## EXERCISE REQUIREMENTS
Below are records; transcribe only the line with "Give this object's" and those after it, through the last line, without any change.

## RECORDS FOR THIS TASK
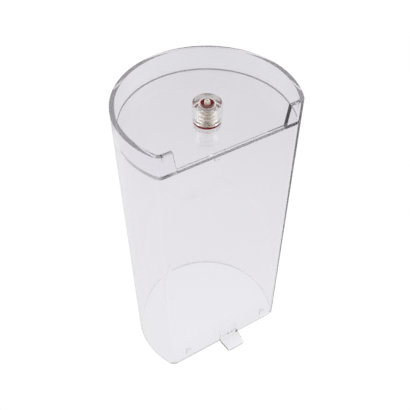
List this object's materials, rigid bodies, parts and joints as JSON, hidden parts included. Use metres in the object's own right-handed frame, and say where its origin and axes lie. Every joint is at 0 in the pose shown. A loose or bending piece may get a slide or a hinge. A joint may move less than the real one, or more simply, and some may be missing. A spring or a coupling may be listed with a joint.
{
  "type": "removable water tank",
  "caption": "Clear D-section removable water tank, open at one end, with a recessed floor carrying a spring-loaded push-in outlet valve and a lug on its flat wall.",
  "frame": {"origin": "under the middle of the whole tank, lug included, on the plane of its open mouth; the tank is stored upside down, standing on its mouth", "axes": "+Z from the mouth towards the recessed floor and the outlet valve; +Y from the flat wall towards the round wall; +X along the flat wall"},
  "size_m": [0.1016, 0.0888, 0.1994],
  "materials": {
    "clear_plastic": "clear, polished, faintly lavender where it is thick",
    "red_silicone": "glossy dark red silicone",
    "ivory_plastic": "satin natural plastic",
    "spring_steel": "bright drawn stainless wire"
  },
  "bodies": {
    "tank": {"tank_shell": "clear_plastic", "valve_body": "clear_plastic", "valve_gasket": "red_silicone", "valve_spring": "spring_steel", "spring_seat": "clear_plastic", "valve_retainer": "clear_plastic"},
    "poppet": {"valve_poppet": "ivory_plastic", "poppet_seal": "red_silicone"}
  },
  "joints": [
    {"name": "poppet_slide", "type": "slide", "parent": "tank", "child": "poppet", "axis": [0, 0, -1], "range_m": [0, 0.0028], "stiffness_N_per_m": 450, "springref_m": -0.004, "deforming": ["valve_spring"]}
  ]
}
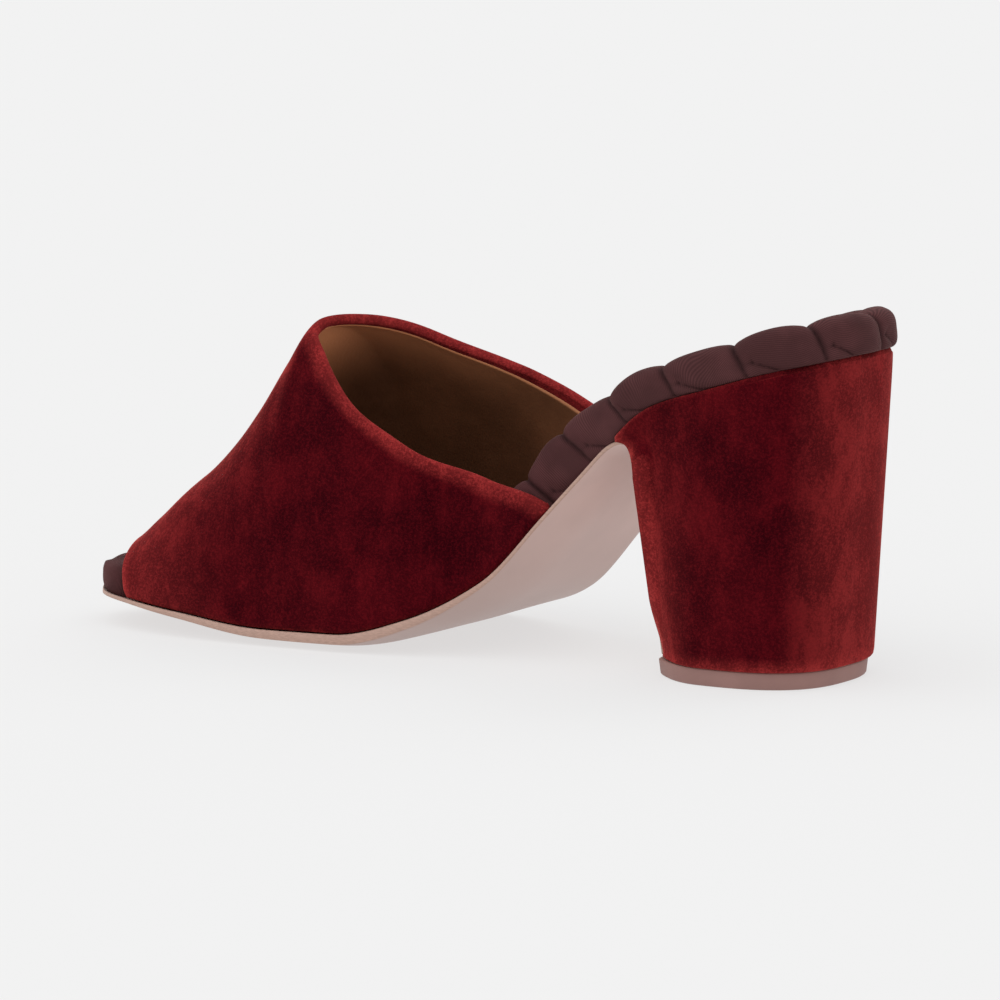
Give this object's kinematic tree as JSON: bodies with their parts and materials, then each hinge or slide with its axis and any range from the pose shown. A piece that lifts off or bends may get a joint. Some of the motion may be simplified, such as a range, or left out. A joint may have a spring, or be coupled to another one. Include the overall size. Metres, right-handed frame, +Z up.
{
  "type": "block heel mule",
  "caption": "Slip-on shoe for the right foot with an open toe, a high collar over the instep, a padded plaited rim round the footbed and a tall block heel.",
  "frame": {"origin": "on the floor under the middle of the heel's tread", "axes": "+Z up, -X towards the toe, -Y towards the inner side of the foot"},
  "size_m": [0.2244, 0.0787, 0.0947],
  "materials": {
    "sole_leather": "smooth dusty pink sole leather",
    "velvet": "deep red velvet with a short nap",
    "ribbed_fabric": "dark plum finely ribbed fabric",
    "heel_rubber": "matt mauve rubber"
  },
  "bodies": {
    "root": {"outsole": "sole_leather", "upper": "velvet", "footbed": "ribbed_fabric", "footbed_rim": "ribbed_fabric", "heel_block": "velvet", "top_piece": "heel_rubber"}
  },
  "joints": []
}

## RESPONSE BELOW
Give this object's kinematic tree as JSON: bodies with their parts and materials, then each hinge or slide with its axis and any range from the pose shown. A piece that lifts off or bends may get a joint. Some of the motion may be simplified, such as a range, or left out. A joint may have a spring, or be coupled to another one. Include the overall size. Metres, right-handed frame, +Z up.
{
  "type": "block heel mule",
  "caption": "Slip-on shoe for the right foot with an open toe, a high collar over the instep, a padded plaited rim round the footbed and a tall block heel.",
  "frame": {"origin": "on the floor under the middle of the heel's tread", "axes": "+Z up, -X towards the toe, -Y towards the inner side of the foot"},
  "size_m": [0.2244, 0.0787, 0.0947],
  "materials": {
    "sole_leather": "smooth dusty pink sole leather",
    "velvet": "deep red velvet with a short nap",
    "ribbed_fabric": "dark plum finely ribbed fabric",
    "heel_rubber": "matt mauve rubber"
  },
  "bodies": {
    "root": {"outsole": "sole_leather", "upper": "velvet", "footbed": "ribbed_fabric", "footbed_rim": "ribbed_fabric", "heel_block": "velvet", "top_piece": "heel_rubber"}
  },
  "joints": []
}